» Directions
From the data that follows, print exactly the lines starting at the one containing "pierced_shell();" and ending at the one containing "zip(*points))), Vector(map(max, zip(*points)))"; include both of them and nothing more.

» Stored data
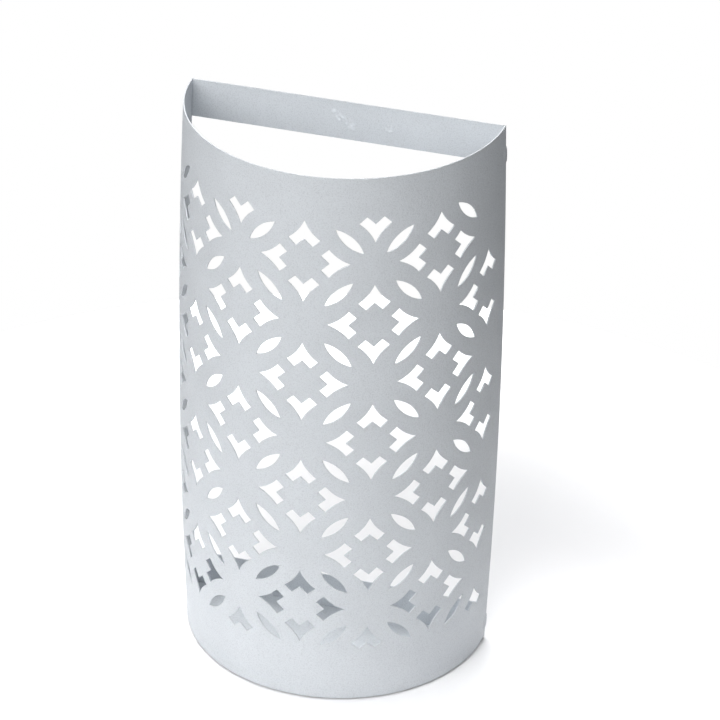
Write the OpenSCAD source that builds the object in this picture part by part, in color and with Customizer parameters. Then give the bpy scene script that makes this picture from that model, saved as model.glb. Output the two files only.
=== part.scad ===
// Half-round umbrella stand of thin sheet steel. A curved shell, pierced with rows of stars and
// leaves that leave eight-petalled flowers between them, stands on a flat base plate. Two flat
// straps tie its open back together at the top and bottom, and between them its sides spring out a
// little. Millimetres, +Z up, front towards -Y. The origin is the middle of the space that the
// stand fills, at floor level.

/* [Stand] */
// Overall width, which is greatest at mid height
stand_width = 275; // [272:1:300]
// Overall height above the floor
stand_height = 500; // [490:1:560]
// Thickness of the sheet steel
sheet = 1.2; // [0.8:0.1:2]
// Height of the two back straps
strap_height = 34; // [24:1:40]
// How far each side springs out at mid height, past its ends that the straps hold
side_bow = 5; // [2:0.5:6]

/* [Pattern] */
// Spacing of the pattern's columns, round the outside of the shell at mid height
column_pitch = 58; // [54:0.5:59]
// Spacing of the pattern's rows
row_pitch = 55; // [50:0.5:56]
// Height of the top row's centres above the floor
top_row_height = 425; // [415:1:440]
// Sideways offset of the middle column, round the shell
pattern_offset = 6; // [-6:1:6]

/* [Star] */
// Reach of a star's point, as a share of the pitch
star_reach = 0.66; // [0.6:0.01:0.72]
// Half diagonal of the solid diamond in a star, as a share of the pitch
diamond_reach = 0.365; // [0.33:0.005:0.4]
// Half width of the bridges that hold the diamond, as a share of the pitch
bridge_half = 0.13; // [0.1:0.01:0.16]
// How far a chevron's arm spreads sideways, as a share of the pitch
arm_spread = 0.227; // [0.2:0.001:0.25]
// Radius of the hollow side of a star, as a share of the pitch
star_side_radius = 0.675; // [0.6:0.005:0.9]

/* [Leaf] */
// Length of a leaf slit
leaf_length = 31; // [26:0.5:34]
// Width of a leaf slit at its middle
leaf_width = 8.4; // [6:0.2:10]
// How far the top row's leaves are drawn in to their flower, as a share of the pitch
top_leaf_draw = 0.14; // [0:0.01:0.16]

/* [Welds and feet] */
// Length of a tack weld
tack_length = 14; // [10:1:20]
// How far a strap's tack stands out behind the stand
tack_proud = 0.8; // [0.5:0.1:1]
// Leg of the fillet tacks that hold the base plate
fillet_leg = 2.5; // [2:0.1:3]
// Diameter of a foot pad
foot_diameter = 16; // [12:1:20]
// Thickness of a foot pad
foot_thickness = 1.5; // [1:0.1:2]

/* [Hidden] */

shell_bottom = foot_thickness;
shell_height = stand_height - shell_bottom;
top_of_base = shell_bottom + sheet;

outer_r = stand_width / 2;            // outside of the shell at mid height
middle_z = stand_height / 2;
bow_r = (middle_z * middle_z + side_bow * side_bow) / (2 * side_bow);  // of the bowed side
base_r = radius_at(shell_bottom) - sheet;
back_y = outer_r / 2 - tack_proud / 2;  // plane of the shell's back edges

last_column = 3;                      // columns run from -3 to 3 about the middle one
last_row = 6;                         // rows run from 0 at the top to 6
cut_depth = 6;                        // depth of a cutter, well through the sheet
cut_extra = 1;                        // how far a cutter passes an outline's end
chevron_middle = (star_reach + (diamond_reach + bridge_half) / 2) / 2;  // from the star's centre

tack_width = 2 * sheet + 1.6;
foot_spread = 70;                     // degrees from the front to the outer pads
foot_ring_r = base_r - foot_diameter;

// Centre, to the left of the line from p to q, of the arc of radius r through both points
function arc_centre(p, q, r) =
    let (half = (q - p) / 2, rise = sqrt(r * r - half * half))
    p + half + rise * [-half.y, half.x] / norm(half);

// Angle round the shell, from the front, of a column, which may lie between two columns
function column_angle(column) =
    (column * column_pitch + pattern_offset) / outer_r * 180 / PI;

// Outside radius of the shell at a height
function radius_at(z) = outer_r - bow_r + sqrt(bow_r * bow_r - (z - middle_z) * (z - middle_z));

function row_height(row) = top_row_height - row * row_pitch;

// A star sits where column and row are both even or both odd, and a flower sits elsewhere
function is_star(column, row) = (column + row) % 2 == 0;

// One of a star's four holes, pointing along +Y from the star's centre
module chevron(across, along) {
    tip = [0, star_reach * along];
    arm_end = [arm_spread * across, (arm_spread + bridge_half) * along];
    inner = (diamond_reach - bridge_half) / 2;
    side_r = star_side_radius * (across + along) / 2;
    side_centre = arc_centre(tip, arm_end, side_r);
    past = cut_extra * [across, along] / norm([across, along]);
    right_half = [
        tip + [0, cut_extra],
        arm_end + past,
        [inner * across, (inner + bridge_half) * along]
    ];
    left_half = [for (i = [2:-1:1]) [-right_half[i].x, right_half[i].y]];
    difference() {
        polygon(concat(right_half, [[0, diamond_reach * along]], left_half));
        for (side = [-1, 1])
            translate([side * side_centre.x, side_centre.y])
                circle(r = side_r, $fn = 96);
    }
}

// Slit between two arcs, lying along X
module leaf() {
    half_length = leaf_length / 2;
    half_width = leaf_width / 2;
    side_r = (half_length * half_length + half_width * half_width) / leaf_width;
    intersection_for (side = [-1, 1])
        translate([0, side * (side_r - half_width)])
            circle(r = side_r, $fn = 96);
}

// Cuts its flat child through the shell, square to the sheet at that place
module cut_through(column, row) {
    rotate([0, 0, column_angle(column)])
        translate([0, cut_depth / 2 - radius_at(row_height(row)), row_height(row)])
            rotate([90, 0, 0])
                linear_extrude(height = cut_depth)
                    children();
}

module upper_chevron(column, row)
    cut_through(column, row) chevron(column_pitch, row_pitch);

module lower_chevron(column, row)
    cut_through(column, row) rotate(180) chevron(column_pitch, row_pitch);

// side is 1 for the right chevron and -1 for the left one. The cut is square to the sheet at the
// chevron's own middle, because the sheet has turned away there from the star's centre.
module side_chevron(column, row, side)
    cut_through(column + side * chevron_middle, row)
        translate([-side * chevron_middle * column_pitch, 0])
            rotate(-90 * side)
                chevron(row_pitch, column_pitch);

module star_cuts() {
    for (column = [-last_column:last_column], row = [0:last_row])
        if (is_star(column, row)) {
            upper_chevron(column, row);
            lower_chevron(column, row);
            if (column < last_column) side_chevron(column, row, 1);
            if (column > -last_column) side_chevron(column, row, -1);
        }
}

// The pattern's top and bottom edges cut some stars to a single chevron
module edge_cuts() {
    for (column = [-1, 1]) lower_chevron(column, -1);
    for (column = [-3, -1, 1, 3]) upper_chevron(column, last_row + 1);
}

// A leaf lies in the middle of each square of four neighbours, in line with its two flowers. The
// ones above the top row's full flowers are drawn in towards them.
module leaf_cuts() {
    slope = atan(row_pitch / column_pitch);
    for (column = [-last_column + 0.5:last_column - 0.5], row = [-0.5:last_row + 0.5]) {
        falling = is_star(column - 0.5, row + 0.5);
        draw = row < 0 && abs(column) < last_column - 1 ? top_leaf_draw : 0;
        cut_through(column + (falling ? draw : -draw), row + draw)
            rotate(falling ? -slope : slope)
                leaf();
    }
}

// Front half of a drum whose side bows out. inset is how far it lies inside the shell's outside.
module bowed_half(inset) {
    rotate([0, 0, 180])
        rotate_extrude(angle = 180, $fn = 180)
            intersection() {
                translate([outer_r - bow_r, middle_z]) circle(r = bow_r - inset, $fn = 1440);
                translate([0, shell_bottom - inset]) square([outer_r, shell_height + 2 * inset]);
            }
}

// The shell's own axis lies in the plane of its back edges
module on_shell_axis() translate([0, back_y, 0]) children();

module pierced_shell() {
    color("whitesmoke")
        on_shell_axis()
            difference() {
                bowed_half(0);
                bowed_half(sheet);
                star_cuts();
                edge_cuts();
                leaf_cuts();
            }
}

// Flat strap between the shell's two back edges, flush with them. Its ends lean with the sides.
module back_strap(bottom) {
    top = bottom + strap_height;
    low_reach = radius_at(bottom) - sheet;
    high_reach = radius_at(top) - sheet;
    color("whitesmoke")
        on_shell_axis()
            rotate([90, 0, 0])
                linear_extrude(height = sheet)
                    polygon([[-low_reach, bottom], [low_reach, bottom],
                             [high_reach, top], [-high_reach, top]]);
}

module top_strap() back_strap(stand_height - strap_height);

module bottom_strap() back_strap(shell_bottom);

// Half-round plate that closes the bottom between the shell and the bottom strap
module base_plate() {
    color("gainsboro")
        on_shell_axis()
            difference() {
                translate([0, 0, shell_bottom]) cylinder(r = base_r, h = sheet, $fn = 180);
                translate([-stand_width, -sheet, 0])
                    cube([2 * stand_width, stand_width, stand_height]);
            }
}

// Half-round bead on the back of the joint between a strap's end and the shell's edge
module strap_tack(side, middle) {
    bead_r = (tack_width * tack_width / 4 + tack_proud * tack_proud) / (2 * tack_proud);
    translate([side * (radius_at(middle) - tack_width / 2), 0, middle - tack_length / 2])
        linear_extrude(height = tack_length)
            intersection() {
                translate([0, tack_proud - bead_r]) circle(r = bead_r, $fn = 96);
                translate([-tack_width, 0]) square([2 * tack_width, tack_width]);
            }
}

module strap_welds() {
    top_tack = stand_height - 0.75 * strap_height;
    bottom_tack = shell_bottom + strap_height / 2;
    color("whitesmoke")
        on_shell_axis()
            for (side = [-1, 1], middle = [top_tack, bottom_tack])
                strap_tack(side, middle);
}

// Fillet tacks inside, where the base plate meets the shell and the bottom strap
module base_welds() {
    tack_angle = tack_length / base_r * 180 / PI;
    corner_y = -sheet;
    color("whitesmoke")
        on_shell_axis() {
            for (middle = [-150:30:-30])
                rotate([0, 0, middle - tack_angle / 2])
                    rotate_extrude(angle = tack_angle, $fn = 180)
                        translate([base_r, top_of_base])
                            polygon([[0, 0], [-fillet_leg, 0], [0, fillet_leg]]);
            for (side = [-1, 1])
                translate([side * base_r / 2 + tack_length / 2, corner_y, top_of_base])
                    rotate([0, -90, 0])
                        linear_extrude(height = tack_length)
                            polygon([[0, 0], [fillet_leg, 0], [0, -fillet_leg]]);
        }
}

// Round pads stuck under the base plate
module foot_pads() {
    color("dimgray")
        on_shell_axis()
            for (angle = [-foot_spread, -foot_spread / 3, foot_spread / 3, foot_spread])
                rotate([0, 0, angle])
                    translate([0, -foot_ring_r, 0])
                        cylinder(d = foot_diameter, h = foot_thickness, $fn = 64);
}

pierced_shell();
top_strap();
bottom_strap();
base_plate();
strap_welds();
base_welds();
foot_pads();
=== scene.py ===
"""Looks of the half-round pierced umbrella stand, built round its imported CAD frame.

Lengths in the pieces' own code are millimetres; a mesh is written in metres."""

import math

import bmesh
import bpy
import numpy as np
from mathutils import Matrix, Vector
from mathutils.geometry import delaunay_2d_cdt


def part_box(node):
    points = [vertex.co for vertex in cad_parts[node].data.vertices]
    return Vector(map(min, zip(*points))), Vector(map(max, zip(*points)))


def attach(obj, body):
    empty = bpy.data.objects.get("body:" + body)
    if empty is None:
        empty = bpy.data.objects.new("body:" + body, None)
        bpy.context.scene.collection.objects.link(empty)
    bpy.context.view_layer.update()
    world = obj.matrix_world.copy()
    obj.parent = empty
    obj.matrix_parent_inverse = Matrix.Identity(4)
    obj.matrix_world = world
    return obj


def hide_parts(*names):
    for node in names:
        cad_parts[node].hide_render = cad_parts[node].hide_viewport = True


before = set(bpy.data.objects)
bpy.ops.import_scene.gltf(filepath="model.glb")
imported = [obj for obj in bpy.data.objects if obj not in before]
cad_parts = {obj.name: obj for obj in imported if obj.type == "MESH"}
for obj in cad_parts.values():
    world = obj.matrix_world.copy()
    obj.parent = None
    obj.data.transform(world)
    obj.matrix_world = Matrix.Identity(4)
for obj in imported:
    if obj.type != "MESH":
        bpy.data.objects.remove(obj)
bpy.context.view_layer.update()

MM = 0.001


def box_mm(node):
    """Lowest and highest corner of a CAD node, in millimetres."""
    low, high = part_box(node)
    return np.array(low) / MM, np.array(high) / MM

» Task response
pierced_shell();
top_strap();
bottom_strap();
base_plate();
strap_welds();
base_welds();
foot_pads();
=== scene.py ===
"""Looks of the half-round pierced umbrella stand, built round its imported CAD frame.

Lengths in the pieces' own code are millimetres; a mesh is written in metres."""

import math

import bmesh
import bpy
import numpy as np
from mathutils import Matrix, Vector
from mathutils.geometry import delaunay_2d_cdt


def part_box(node):
    points = [vertex.co for vertex in cad_parts[node].data.vertices]
    return Vector(map(min, zip(*points))), Vector(map(max, zip(*points)))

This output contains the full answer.